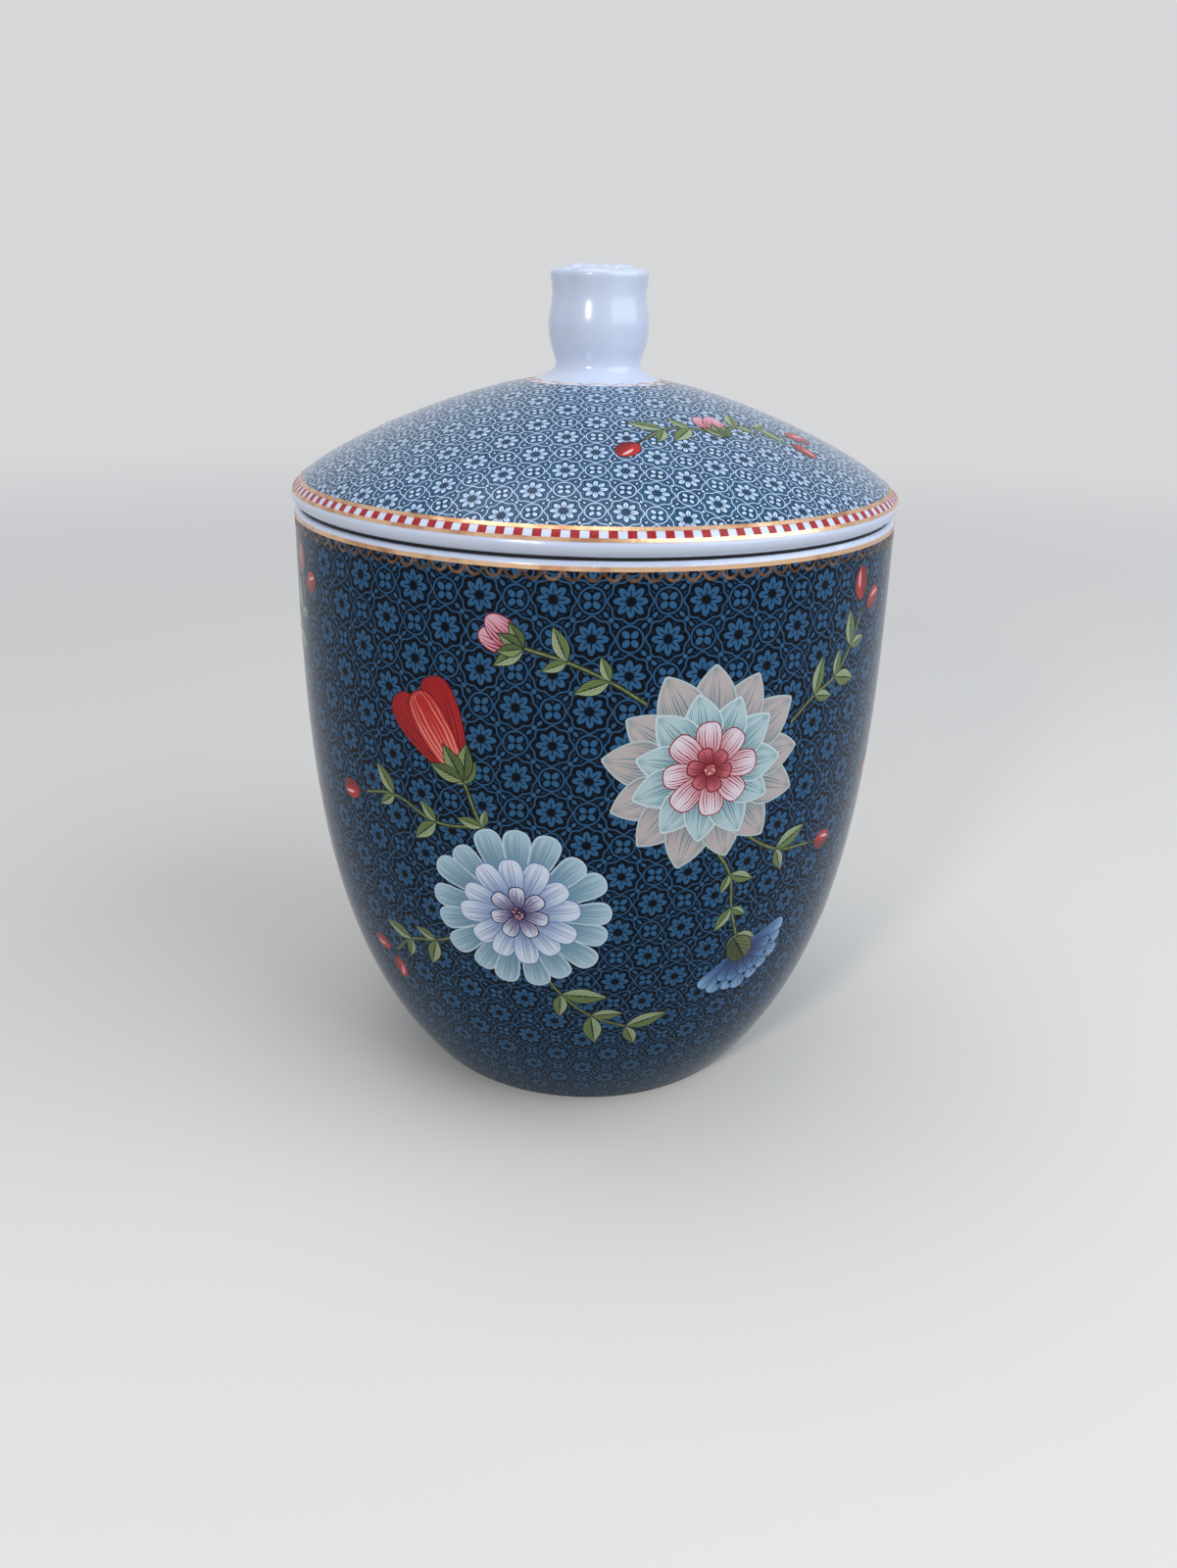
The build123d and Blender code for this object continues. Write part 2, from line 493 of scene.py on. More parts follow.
def berry_ink(tree, body, shade, outline):
    """A printed berry: red, darker down one side, with a pale window and fine strokes."""
    place, across, along = map_place(tree, "UVMap")
    wander = place.noise(6, 2)
    tone = (across + wander * 0.2).above(0.66, 0.2).mix(body, shade)
    beat = abs((across * 11 + wander).maths("FRACT") - 0.5)
    strokes = beat.below(0.16, 0.08) * (along + wander * 0.3).below(0.4, 0.1)
    window = petal_disc(along, across - 0.34, 0.6, 0.17, 0.07).below(0, 0.02)
    tone = window.mix(strokes.mix(tone, shade), (244, 206, 204))
    return outlined(tree, tone, outline, 0.24, wander * 0.06)


def heart_ink(tree, body, dots, outline):
    """A blossom's printed heart, stippled."""
    stipple = tree.nodes.new("ShaderNodeTexVoronoi")
    stipple.inputs["Scale"].default_value = 1150
    plug(object_place(tree), stipple.inputs["Vector"])
    spot = Flow(tree, stipple.outputs["Distance"]).below(0.34, 0.08)
    return outlined(tree, spot.mix(body, dots), outline, 0.2, spot * 0.05 + 0.01)


# Making flat pieces

def deselect():
    if bpy.context.object is not None and bpy.context.object.mode != "OBJECT":
        leave_edit()
    bpy.ops.object.select_all(action="DESELECT")


def choose(*pieces):
    """Makes these pieces the selected ones and the first of them the active one."""
    deselect()
    for piece in pieces:
        piece.select_set(True)
    bpy.context.view_layer.objects.active = pieces[0]


def edit(piece):
    """Opens a piece for editing, with all of it selected."""
    choose(piece)
    bpy.ops.object.mode_set(mode="EDIT")
    all_of_it()


def all_of_it():
    bpy.ops.mesh.select_all(action="SELECT")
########
• EXERCISE GOAL: Return exactly the lines from the beginning of the data above through the one containing "return outlined(tree, tone, outline, 0.24, wander", please. Include both end lines and add nothing else.

• THE RESULT:
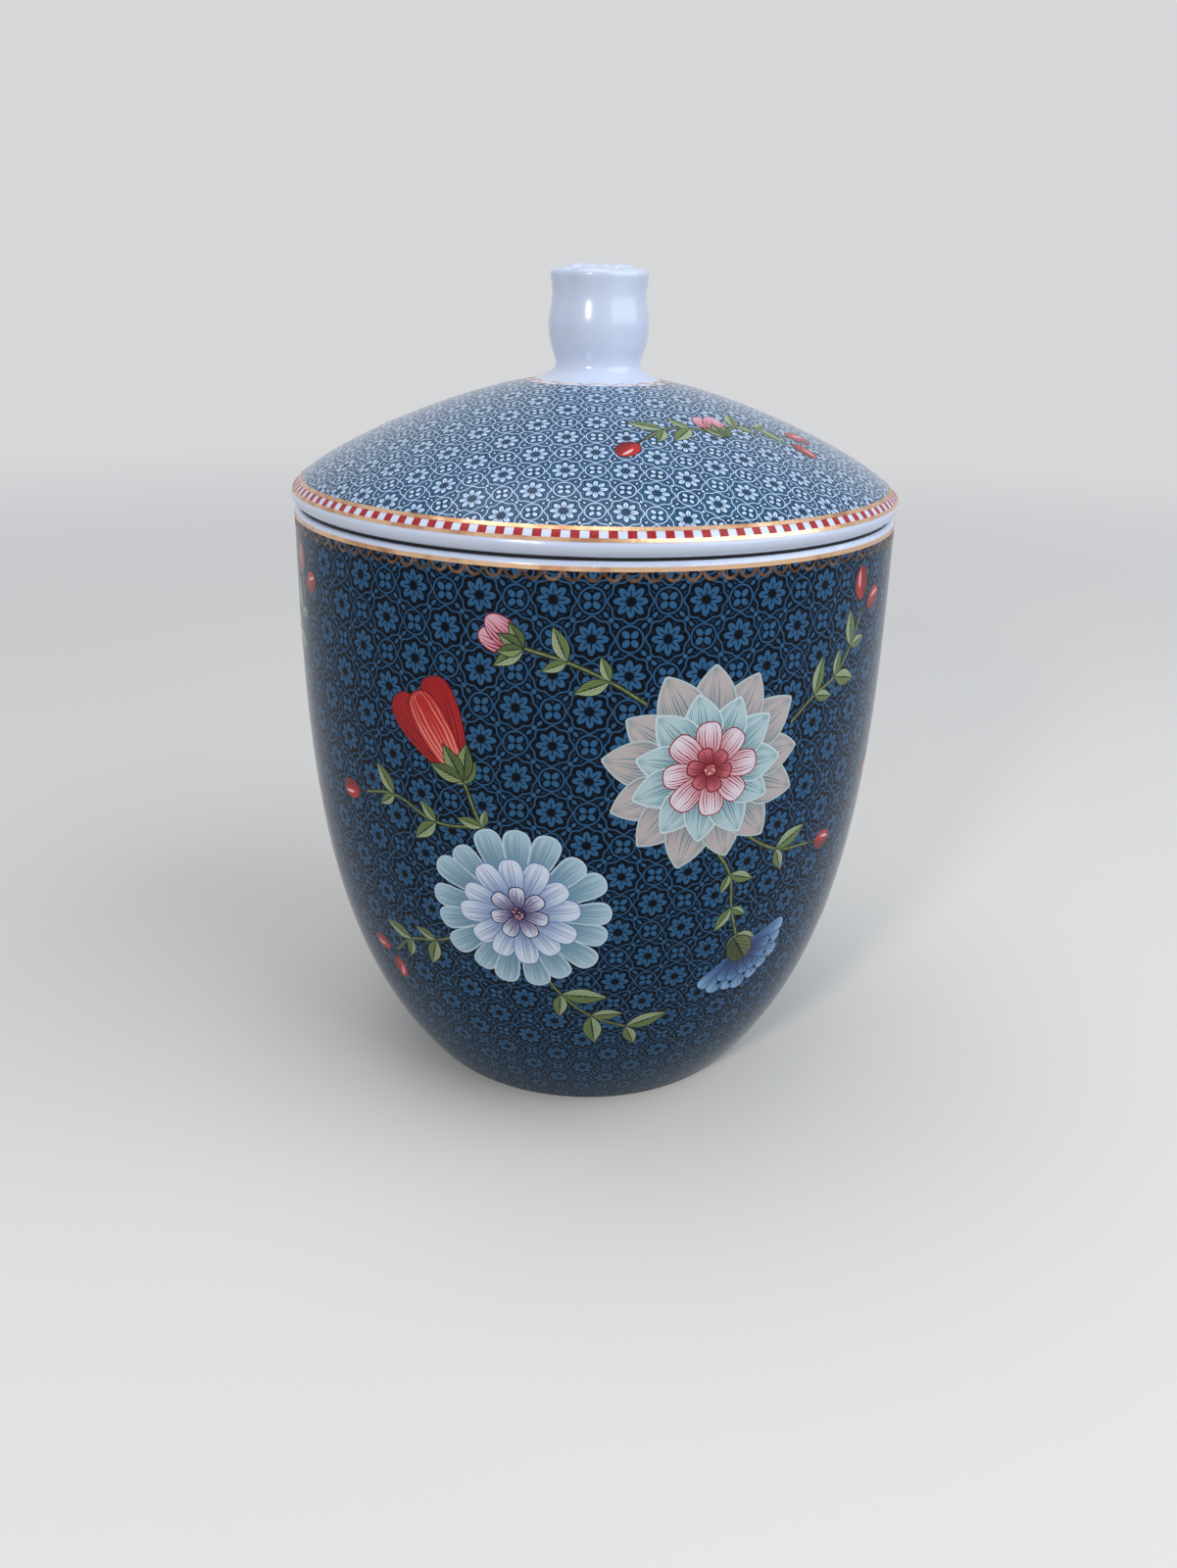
The build123d and Blender code for this object continues. Write part 2, from line 493 of scene.py on. More parts follow.
def berry_ink(tree, body, shade, outline):
    """A printed berry: red, darker down one side, with a pale window and fine strokes."""
    place, across, along = map_place(tree, "UVMap")
    wander = place.noise(6, 2)
    tone = (across + wander * 0.2).above(0.66, 0.2).mix(body, shade)
    beat = abs((across * 11 + wander).maths("FRACT") - 0.5)
    strokes = beat.below(0.16, 0.08) * (along + wander * 0.3).below(0.4, 0.1)
    window = petal_disc(along, across - 0.34, 0.6, 0.17, 0.07).below(0, 0.02)
    tone = window.mix(strokes.mix(tone, shade), (244, 206, 204))
    return outlined(tree, tone, outline, 0.24, wander * 0.06)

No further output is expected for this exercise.